In five years, he predicts only four major daily newspapers will continue in print form: The New York Times, USA Today, the Washington Post and the Wall Street Journal. He also predicts some local papers will also survive.
But others say taking the paper out of newspapers isn't necessarily a bad thing. For starters, the cost of producing a print newspaper is high. Transmitting news digitally will lead to a significant reduction in print costs, Siegel points out.
Whether the newspaper industry will succeed with tablet growth will depend on whether people will pay as much to subscribe on a tablet as they did with a print newspaper, and if advertisers will spend as much money reaching out to these readers as they do courting other media consumers, news industry analyst Ken Doctor told IBTimes.
"We don't really know yet," he said regarding whether tablets will help the newspaper industry. "Everything is still in transition."
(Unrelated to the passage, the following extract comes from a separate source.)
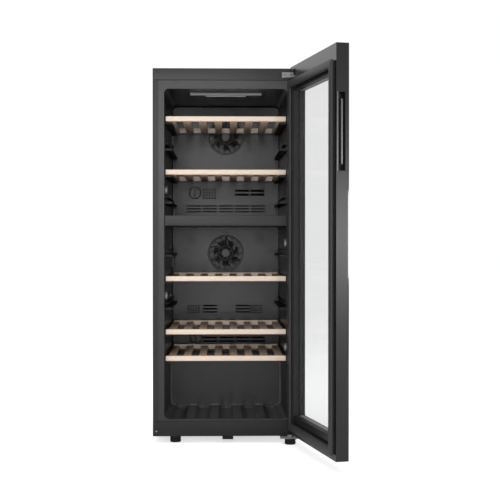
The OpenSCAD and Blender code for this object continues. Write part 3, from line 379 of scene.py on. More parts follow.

Will People Pay for News on Tablets?
Many print subscribers receiving tablets for the holiday may still want to keep their traditional newspaper, Doctor believes. For those who make the print to digital switch, the cost of a tablet subscription is usually lower than a print subscription, meaning less revenue for publishers initially.
Yet print subscribers will slowly familiarize themselves with the tablet format, Doctor predicts, which will eventually allow newspaper publishers to charge similar rates for tablet and print subscriptions.
However, getting people who aren't paying for news content to subscribe on a tablet will pose a larger challenge. Initially, many of these people will continue to seek out free web content, Doctor said. He notes that people generally spend the same amount of money over time to receive their news, regardless of the medium of which it is obtained.